→ **Task statement**:
Write every line of the material out exactly as shown.

-- START OF Available data --

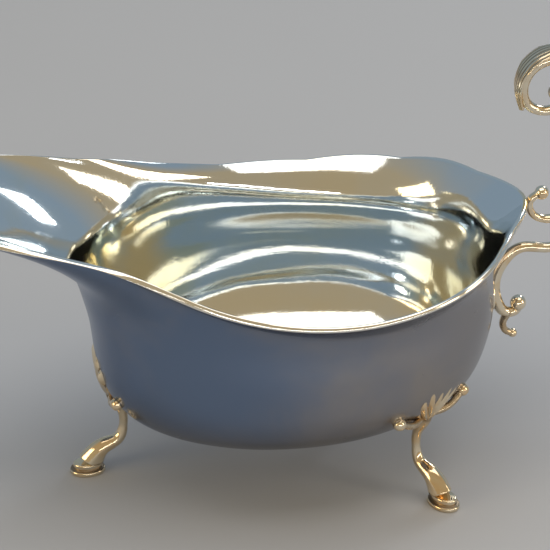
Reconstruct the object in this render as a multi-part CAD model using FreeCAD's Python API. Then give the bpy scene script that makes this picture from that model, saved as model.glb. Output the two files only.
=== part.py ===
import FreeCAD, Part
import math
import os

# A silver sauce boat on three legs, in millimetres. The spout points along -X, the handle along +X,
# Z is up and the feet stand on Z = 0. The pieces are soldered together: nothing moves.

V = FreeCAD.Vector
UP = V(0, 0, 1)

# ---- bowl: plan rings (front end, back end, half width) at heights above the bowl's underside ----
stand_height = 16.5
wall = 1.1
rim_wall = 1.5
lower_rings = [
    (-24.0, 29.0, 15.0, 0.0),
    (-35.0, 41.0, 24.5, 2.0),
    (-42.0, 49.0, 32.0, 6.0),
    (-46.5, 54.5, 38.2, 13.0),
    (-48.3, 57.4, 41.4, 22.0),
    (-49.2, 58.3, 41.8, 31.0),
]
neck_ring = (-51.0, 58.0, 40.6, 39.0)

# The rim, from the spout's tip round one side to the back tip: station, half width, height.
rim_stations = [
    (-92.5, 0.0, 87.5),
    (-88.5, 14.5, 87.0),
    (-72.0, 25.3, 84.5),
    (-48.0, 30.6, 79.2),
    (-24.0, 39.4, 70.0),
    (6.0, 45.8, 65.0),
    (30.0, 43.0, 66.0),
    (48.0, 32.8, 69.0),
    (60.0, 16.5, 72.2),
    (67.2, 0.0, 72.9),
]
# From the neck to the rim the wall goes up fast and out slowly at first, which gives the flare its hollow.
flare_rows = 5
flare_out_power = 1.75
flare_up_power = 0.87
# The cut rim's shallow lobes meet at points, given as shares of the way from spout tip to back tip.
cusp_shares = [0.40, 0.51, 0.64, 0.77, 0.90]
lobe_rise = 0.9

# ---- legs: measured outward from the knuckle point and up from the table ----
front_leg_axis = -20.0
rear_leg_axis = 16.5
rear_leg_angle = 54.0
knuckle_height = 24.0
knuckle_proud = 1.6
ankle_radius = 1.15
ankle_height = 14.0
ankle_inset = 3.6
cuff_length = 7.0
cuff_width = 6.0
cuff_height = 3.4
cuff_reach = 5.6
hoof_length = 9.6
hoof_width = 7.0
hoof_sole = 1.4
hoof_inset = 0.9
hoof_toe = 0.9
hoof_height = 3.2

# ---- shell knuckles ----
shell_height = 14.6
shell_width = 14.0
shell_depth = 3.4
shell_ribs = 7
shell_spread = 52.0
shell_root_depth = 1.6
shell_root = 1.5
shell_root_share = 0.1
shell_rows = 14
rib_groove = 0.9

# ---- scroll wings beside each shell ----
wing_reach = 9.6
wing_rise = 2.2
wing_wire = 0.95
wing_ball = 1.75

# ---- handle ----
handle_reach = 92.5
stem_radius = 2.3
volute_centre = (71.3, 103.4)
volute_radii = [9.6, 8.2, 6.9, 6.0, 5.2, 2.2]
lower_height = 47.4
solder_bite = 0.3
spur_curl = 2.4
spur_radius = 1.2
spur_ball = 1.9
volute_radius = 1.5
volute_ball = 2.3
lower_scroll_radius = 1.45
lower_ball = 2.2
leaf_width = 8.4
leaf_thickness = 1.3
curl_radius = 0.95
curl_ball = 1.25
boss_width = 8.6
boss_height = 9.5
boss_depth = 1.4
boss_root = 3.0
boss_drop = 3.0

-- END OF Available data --

→ **Answer in full**:
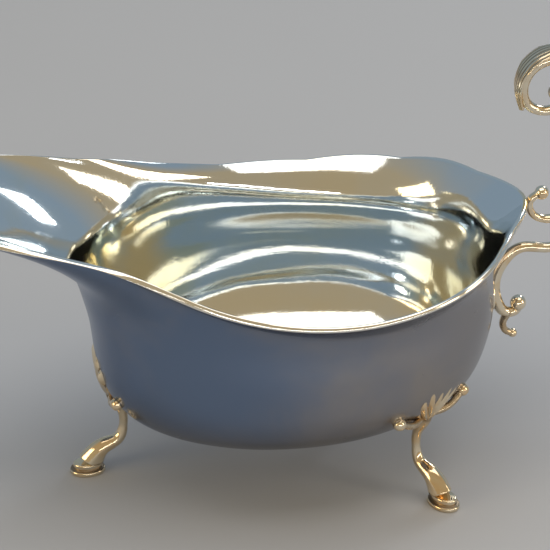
Reconstruct the object in this render as a multi-part CAD model using FreeCAD's Python API. Then give the bpy scene script that makes this picture from that model, saved as model.glb. Output the two files only.
=== part.py ===
import FreeCAD, Part
import math
import os

# A silver sauce boat on three legs, in millimetres. The spout points along -X, the handle along +X,
# Z is up and the feet stand on Z = 0. The pieces are soldered together: nothing moves.

V = FreeCAD.Vector
UP = V(0, 0, 1)

# ---- bowl: plan rings (front end, back end, half width) at heights above the bowl's underside ----
stand_height = 16.5
wall = 1.1
rim_wall = 1.5
lower_rings = [
    (-24.0, 29.0, 15.0, 0.0),
    (-35.0, 41.0, 24.5, 2.0),
    (-42.0, 49.0, 32.0, 6.0),
    (-46.5, 54.5, 38.2, 13.0),
    (-48.3, 57.4, 41.4, 22.0),
    (-49.2, 58.3, 41.8, 31.0),
]
neck_ring = (-51.0, 58.0, 40.6, 39.0)

# The rim, from the spout's tip round one side to the back tip: station, half width, height.
rim_stations = [
    (-92.5, 0.0, 87.5),
    (-88.5, 14.5, 87.0),
    (-72.0, 25.3, 84.5),
    (-48.0, 30.6, 79.2),
    (-24.0, 39.4, 70.0),
    (6.0, 45.8, 65.0),
    (30.0, 43.0, 66.0),
    (48.0, 32.8, 69.0),
    (60.0, 16.5, 72.2),
    (67.2, 0.0, 72.9),
]
# From the neck to the rim the wall goes up fast and out slowly at first, which gives the flare its hollow.
flare_rows = 5
flare_out_power = 1.75
flare_up_power = 0.87
# The cut rim's shallow lobes meet at points, given as shares of the way from spout tip to back tip.
cusp_shares = [0.40, 0.51, 0.64, 0.77, 0.90]
lobe_rise = 0.9

# ---- legs: measured outward from the knuckle point and up from the table ----
front_leg_axis = -20.0
rear_leg_axis = 16.5
rear_leg_angle = 54.0
knuckle_height = 24.0
knuckle_proud = 1.6
ankle_radius = 1.15
ankle_height = 14.0
ankle_inset = 3.6
cuff_length = 7.0
cuff_width = 6.0
cuff_height = 3.4
cuff_reach = 5.6
hoof_length = 9.6
hoof_width = 7.0
hoof_sole = 1.4
hoof_inset = 0.9
hoof_toe = 0.9
hoof_height = 3.2

# ---- shell knuckles ----
shell_height = 14.6
shell_width = 14.0
shell_depth = 3.4
shell_ribs = 7
shell_spread = 52.0
shell_root_depth = 1.6
shell_root = 1.5
shell_root_share = 0.1
shell_rows = 14
rib_groove = 0.9

# ---- scroll wings beside each shell ----
wing_reach = 9.6
wing_rise = 2.2
wing_wire = 0.95
wing_ball = 1.75

# ---- handle ----
handle_reach = 92.5
stem_radius = 2.3
volute_centre = (71.3, 103.4)
volute_radii = [9.6, 8.2, 6.9, 6.0, 5.2, 2.2]
lower_height = 47.4
solder_bite = 0.3
spur_curl = 2.4
spur_radius = 1.2
spur_ball = 1.9
volute_radius = 1.5
volute_ball = 2.3
lower_scroll_radius = 1.45
lower_ball = 2.2
leaf_width = 8.4
leaf_thickness = 1.3
curl_radius = 0.95
curl_ball = 1.25
boss_width = 8.6
boss_height = 9.5
boss_depth = 1.4
boss_root = 3.0
boss_drop = 3.0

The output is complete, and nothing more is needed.